Adventures of mind where reason constrains streams of sentimental impressions are present in the Eurasian Songs project produced specially for the KUAD Gallery. It is the same old poetry, but it is structured according to the strict rules of various barriers – those of media, of subject, of methodology, not according to the romantic laws of the author’s free will.
Mutual resistance, mutual control of sensibility and sense helps to discover the meaningful nodes which require detailed decoding. These nodes include, in particular, contemporary Russian geopolitics based on the myth of Russia as a successor of the Byzantine Empire and modern Russian ideology of state based on the concept of chosen nature of the Russian people and of the “special way” for a great country. Nikita Alexeev explores all these old, but enduring “Third Rome” ambitions, all this ideological broth, according to his own rules.
The cross and the crescent as fundamental symbols of the “Russian idea” and signs of prevailing religious confessions in Russia travel from one drawing to another. They are also present in the titles of parts of the whole project.
It is not accidental that this “sing-song” was chosen as the main subject here (and an alibi of the author’s statement simultaneously). The melody, the lyrics, physiologically determined tidal breathing, personal vibrations of the human voice, simplicity and laconism are the traits of a song (and not of a novel or a story, or of any other narrative form capable of coexisting with music) which make it a universal method for the solving of “painful issues” of our time which are unsolvable on principle.
At the same time, color solutions and the method of the shift of meaning, mastered by the artist long ago, form the two main characteristics of Alexeev’s graphic series. In each of the series color carries profound intonations and interpretations as the foundation of fearlessness, nearly the one of a folklore type. While color is almost shamelessly kitsch in Watching the Crescent Song, color is clearly reduced in the Cruciform Songs for Istanbul for it is the base, not drawing that carries it. In the Campari Sunrise Song (Istanbul – Venice and Back Again) color is functional, it is a blatant hue of pink, of a “sugary” color that does not know guilt, its nature is in the recipe of the paint, a mawkish drink mixed with soda water.

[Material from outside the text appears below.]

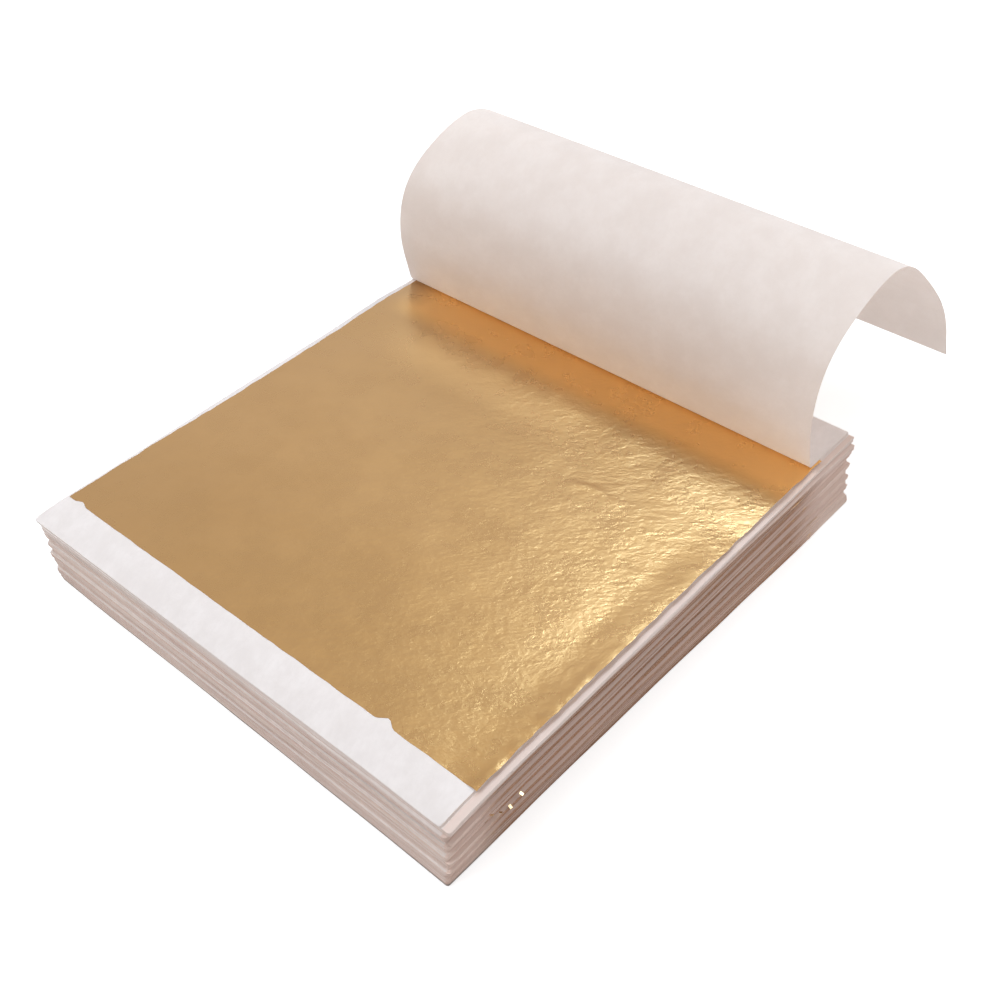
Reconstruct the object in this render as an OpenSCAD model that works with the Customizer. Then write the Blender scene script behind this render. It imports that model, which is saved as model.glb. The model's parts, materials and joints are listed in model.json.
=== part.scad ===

The “shiftology” of lingering, captivating songs of Nikita Alexeev is rooted in the mismatch of a word and of an image where a gap between signified and the signifier opens up to an infinite flow of potential understanding. Principle of a shift of meaning is functioning in all his drawings, which some critics interpreted as a psychedelic move. A crow and a tulip, a cypress and a match sing voicelessly, contemplating a crescent. The Cruciform Songs for Istanbul scatter over the city. Scale and function of objects seem to be blended in them – for what could unite an ocean liner and a cucumber?
Nikita Alexeev’s songs are funny and reckless, and simultaneously severe and canonical. At the same time, all the levels of the entangled meanings are uncountable and can be interpreted only when we are aware that art is “neither a craft nor a religion, neither a politics nor a science”. And the words of Alexander Pushkin come to mind: “Poetry, my Lord, should be a bit foolish.”